At Step ST26, it is examined whether the RTS (reference time stamp) data as the timing information is contained or not. When the timing information is contained, the procedure goes to Step ST27. At Step ST27, the timing information is extracted from the packet and transferred to the system clock controller 204. This is followed by Step ST28. If the timing information is not found, the procedure jumps to Step ST28. At Step ST28, the transport block in the packet is transmitted to the destination determined by the SCID data of the prefix before repeating the procedure for the succeeding DSS packet.
When it is found at Step ST23 that the prefix contains an error, the SCID data is not identified at Step ST24, and the continuity is not found at Step ST25, the packet is discarded at Step ST29 before repeating the procedure for the next packet.
When the bit stream STM is of the DVD format, the demultiplexer 200 shown in FIG. 30 carries out a procedure shown in the flowchart of FIG. 33.
The procedure starts with receiving a DVD pack at Step ST31 and detecting a start code “pack—start—code” in the packet at Step ST32. At Step ST33, the SCR data is extracted as the timing information from the pack header and transmitted to the system clock controller 204. Then, the procedure goes to Step ST34.
At Step ST34, it is examined whether the pack is the first pack or not. When so, the system header is transmitted to the corresponding destination at Step ST35 and then, the procedure advances to Step ST36. If not the first pack, the procedure jumps to Step ST36.
At Step ST36, each PES packet is extracted and transmitted to the destination determined by the Stream ID in the header before repeating the procedure for the next pack.
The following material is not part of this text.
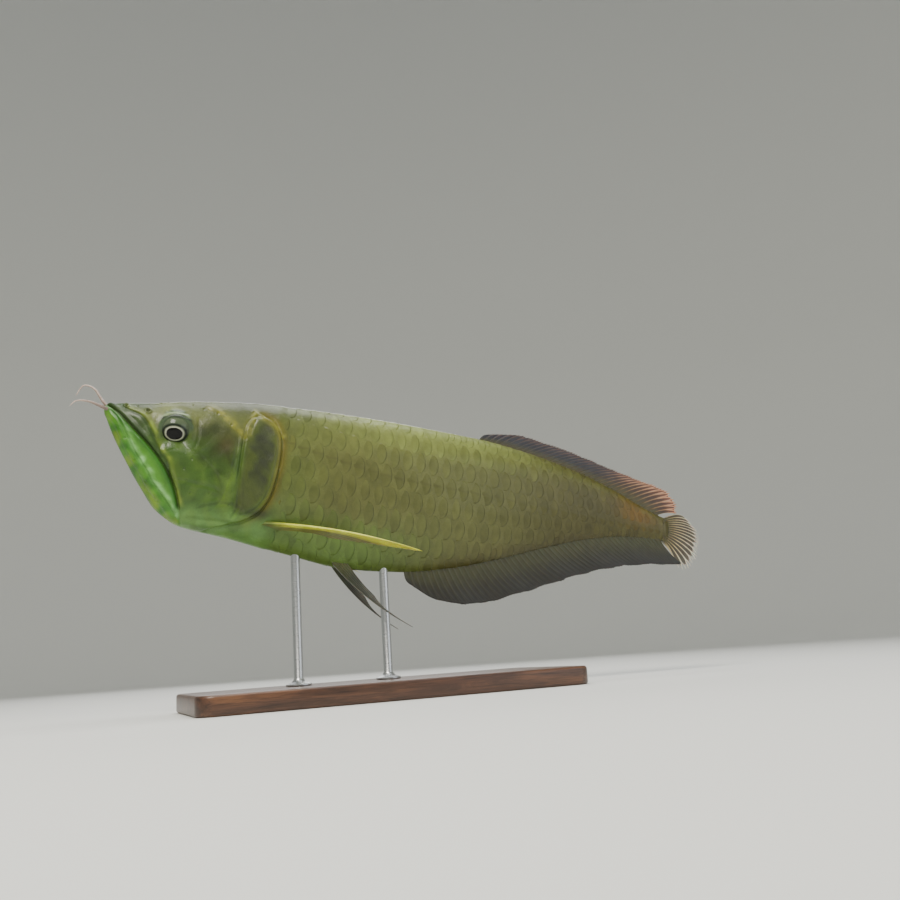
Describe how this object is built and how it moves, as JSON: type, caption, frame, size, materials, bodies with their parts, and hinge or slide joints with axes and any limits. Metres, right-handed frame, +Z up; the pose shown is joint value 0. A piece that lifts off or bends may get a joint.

As described above, for handling the signals of the different multiplexing formats which are different in the construction of a bit stream and the analyzing process of each header, a corresponding number of the demultiplexers 200 are needed. Accordingly, the hardware circuitry arrangement for handling the different type of the multiplexing format with their dedicated circuits will be increased in the overall size and the production cost.